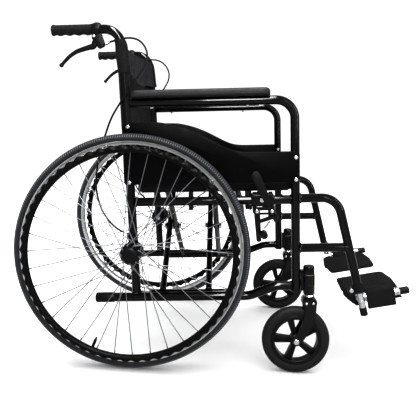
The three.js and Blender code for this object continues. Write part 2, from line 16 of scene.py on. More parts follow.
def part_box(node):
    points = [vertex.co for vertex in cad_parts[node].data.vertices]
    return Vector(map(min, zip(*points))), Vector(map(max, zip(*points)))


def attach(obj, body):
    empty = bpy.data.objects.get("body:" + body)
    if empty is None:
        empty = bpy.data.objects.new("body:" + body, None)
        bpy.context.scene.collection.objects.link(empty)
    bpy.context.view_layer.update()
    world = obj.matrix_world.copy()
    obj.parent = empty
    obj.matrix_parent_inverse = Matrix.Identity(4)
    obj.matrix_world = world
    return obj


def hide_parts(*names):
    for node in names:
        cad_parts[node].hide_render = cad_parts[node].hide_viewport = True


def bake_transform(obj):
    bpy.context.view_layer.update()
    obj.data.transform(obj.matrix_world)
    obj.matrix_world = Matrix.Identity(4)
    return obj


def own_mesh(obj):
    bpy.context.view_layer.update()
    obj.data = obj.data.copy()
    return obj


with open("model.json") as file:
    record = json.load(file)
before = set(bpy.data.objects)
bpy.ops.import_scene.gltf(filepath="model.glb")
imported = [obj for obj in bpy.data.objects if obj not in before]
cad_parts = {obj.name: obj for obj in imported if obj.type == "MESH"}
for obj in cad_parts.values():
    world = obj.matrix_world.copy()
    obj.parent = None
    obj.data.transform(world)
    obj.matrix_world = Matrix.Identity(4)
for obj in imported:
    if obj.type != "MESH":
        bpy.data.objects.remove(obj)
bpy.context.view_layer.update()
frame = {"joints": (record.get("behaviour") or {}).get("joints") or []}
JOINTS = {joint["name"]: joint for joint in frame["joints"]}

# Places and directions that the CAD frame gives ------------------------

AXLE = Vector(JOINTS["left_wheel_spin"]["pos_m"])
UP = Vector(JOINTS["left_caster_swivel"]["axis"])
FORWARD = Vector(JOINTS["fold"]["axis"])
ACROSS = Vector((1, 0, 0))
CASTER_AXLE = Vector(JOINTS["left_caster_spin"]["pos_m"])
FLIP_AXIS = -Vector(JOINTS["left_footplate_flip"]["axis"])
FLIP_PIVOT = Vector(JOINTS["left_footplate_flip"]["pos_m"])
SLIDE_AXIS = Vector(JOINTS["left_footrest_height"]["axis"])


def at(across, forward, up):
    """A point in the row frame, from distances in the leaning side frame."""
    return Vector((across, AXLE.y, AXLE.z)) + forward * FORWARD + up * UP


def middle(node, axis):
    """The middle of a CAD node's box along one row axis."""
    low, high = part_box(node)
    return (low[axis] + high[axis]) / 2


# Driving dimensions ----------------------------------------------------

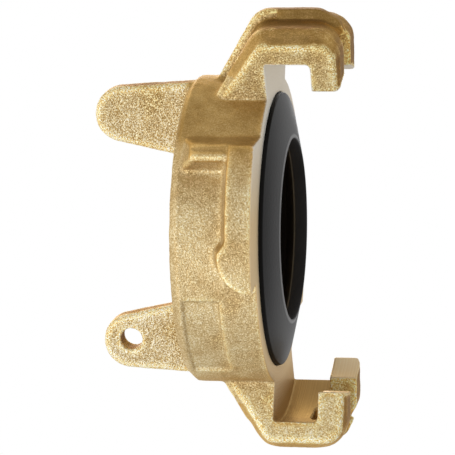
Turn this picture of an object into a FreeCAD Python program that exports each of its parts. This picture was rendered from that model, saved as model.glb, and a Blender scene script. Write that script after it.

- - - -

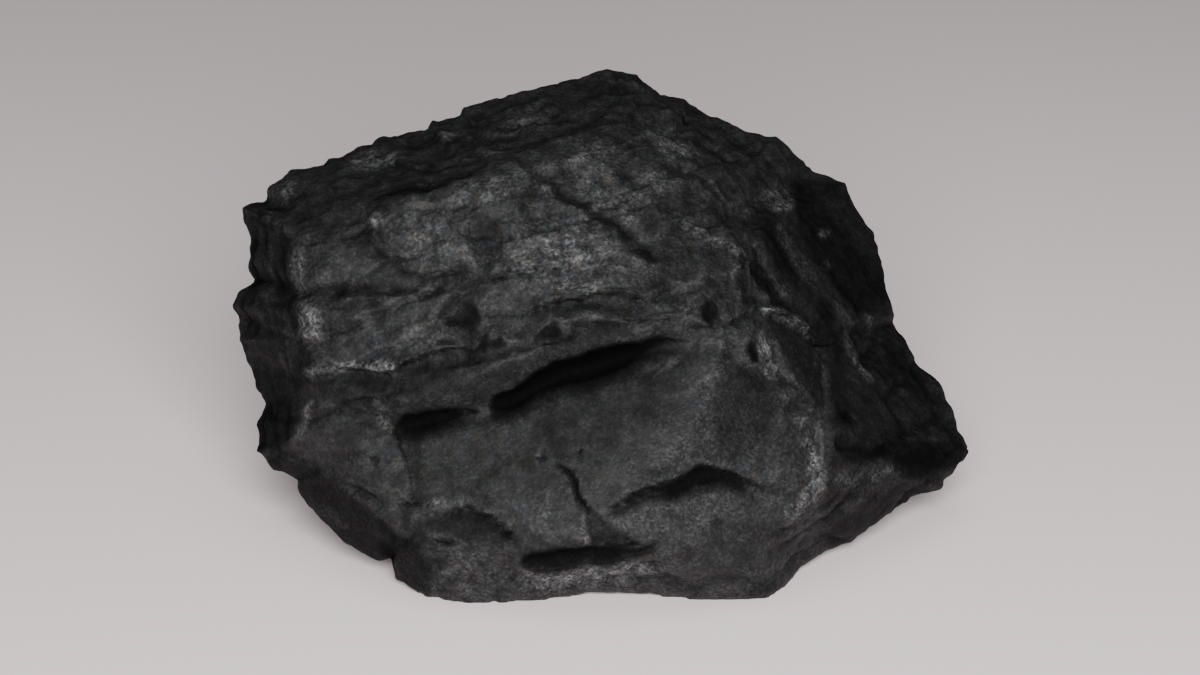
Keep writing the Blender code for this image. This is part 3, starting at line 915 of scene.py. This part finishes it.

- - - -

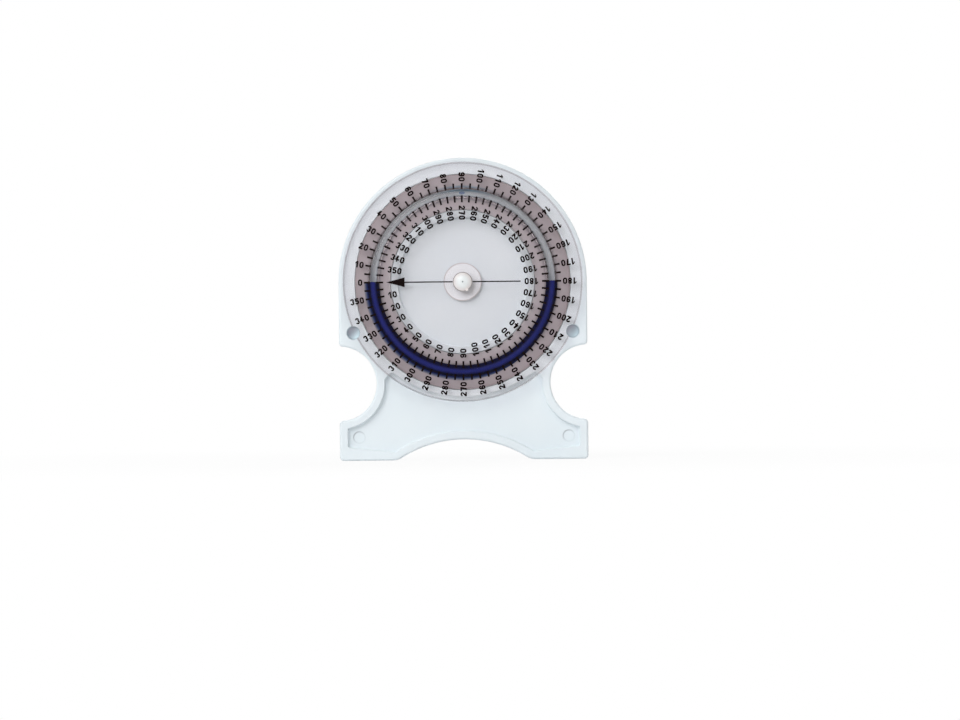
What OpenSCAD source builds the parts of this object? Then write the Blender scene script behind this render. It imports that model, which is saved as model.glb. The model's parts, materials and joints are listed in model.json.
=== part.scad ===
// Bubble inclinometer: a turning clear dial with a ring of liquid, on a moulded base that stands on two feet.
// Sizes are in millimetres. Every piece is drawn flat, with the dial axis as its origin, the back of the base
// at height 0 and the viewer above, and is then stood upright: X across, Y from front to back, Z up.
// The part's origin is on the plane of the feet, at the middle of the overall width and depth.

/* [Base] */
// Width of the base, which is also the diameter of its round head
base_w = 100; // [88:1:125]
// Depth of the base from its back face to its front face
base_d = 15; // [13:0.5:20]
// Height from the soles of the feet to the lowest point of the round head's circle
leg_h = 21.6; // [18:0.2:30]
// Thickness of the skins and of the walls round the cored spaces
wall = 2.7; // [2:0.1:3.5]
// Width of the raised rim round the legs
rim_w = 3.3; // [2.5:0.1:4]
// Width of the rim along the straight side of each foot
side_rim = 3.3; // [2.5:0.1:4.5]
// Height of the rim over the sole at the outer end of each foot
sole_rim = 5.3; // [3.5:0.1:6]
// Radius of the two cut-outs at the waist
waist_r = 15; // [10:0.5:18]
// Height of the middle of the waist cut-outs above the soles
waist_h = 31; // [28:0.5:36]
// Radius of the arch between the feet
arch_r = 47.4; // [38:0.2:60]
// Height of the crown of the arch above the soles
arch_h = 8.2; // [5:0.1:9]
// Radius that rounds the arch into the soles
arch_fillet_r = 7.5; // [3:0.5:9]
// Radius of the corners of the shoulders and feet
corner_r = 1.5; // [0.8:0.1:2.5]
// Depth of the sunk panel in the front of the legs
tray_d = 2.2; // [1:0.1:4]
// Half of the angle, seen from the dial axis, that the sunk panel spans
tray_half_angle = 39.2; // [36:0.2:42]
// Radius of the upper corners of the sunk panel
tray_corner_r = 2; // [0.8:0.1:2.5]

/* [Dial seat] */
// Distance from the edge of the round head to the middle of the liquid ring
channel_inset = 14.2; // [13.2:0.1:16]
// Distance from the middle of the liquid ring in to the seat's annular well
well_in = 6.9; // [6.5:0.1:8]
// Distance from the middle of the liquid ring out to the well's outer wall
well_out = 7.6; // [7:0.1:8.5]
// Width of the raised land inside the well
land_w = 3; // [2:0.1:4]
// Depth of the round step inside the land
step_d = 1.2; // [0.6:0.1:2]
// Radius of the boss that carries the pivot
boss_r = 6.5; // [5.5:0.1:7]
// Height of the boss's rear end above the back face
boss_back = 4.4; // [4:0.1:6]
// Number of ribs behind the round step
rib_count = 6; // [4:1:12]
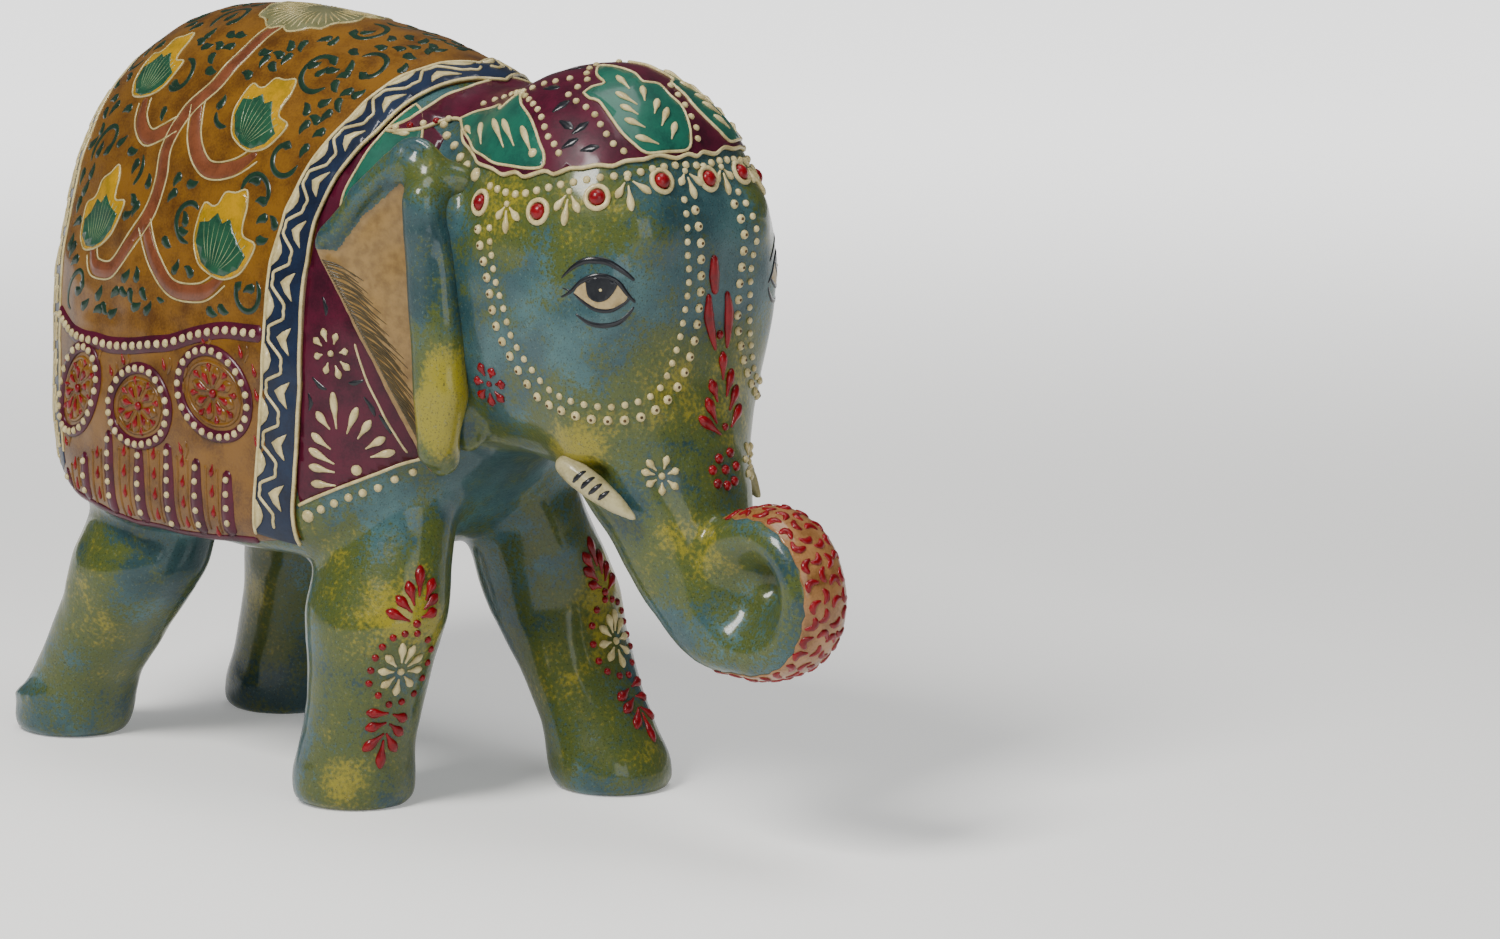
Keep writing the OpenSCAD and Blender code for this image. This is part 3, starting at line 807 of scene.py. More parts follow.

- - - -

**PROBLEM STATEMENT:**
Tally the lines holding the string "starting" and give only the count.

**FULL SOLUTION:**
2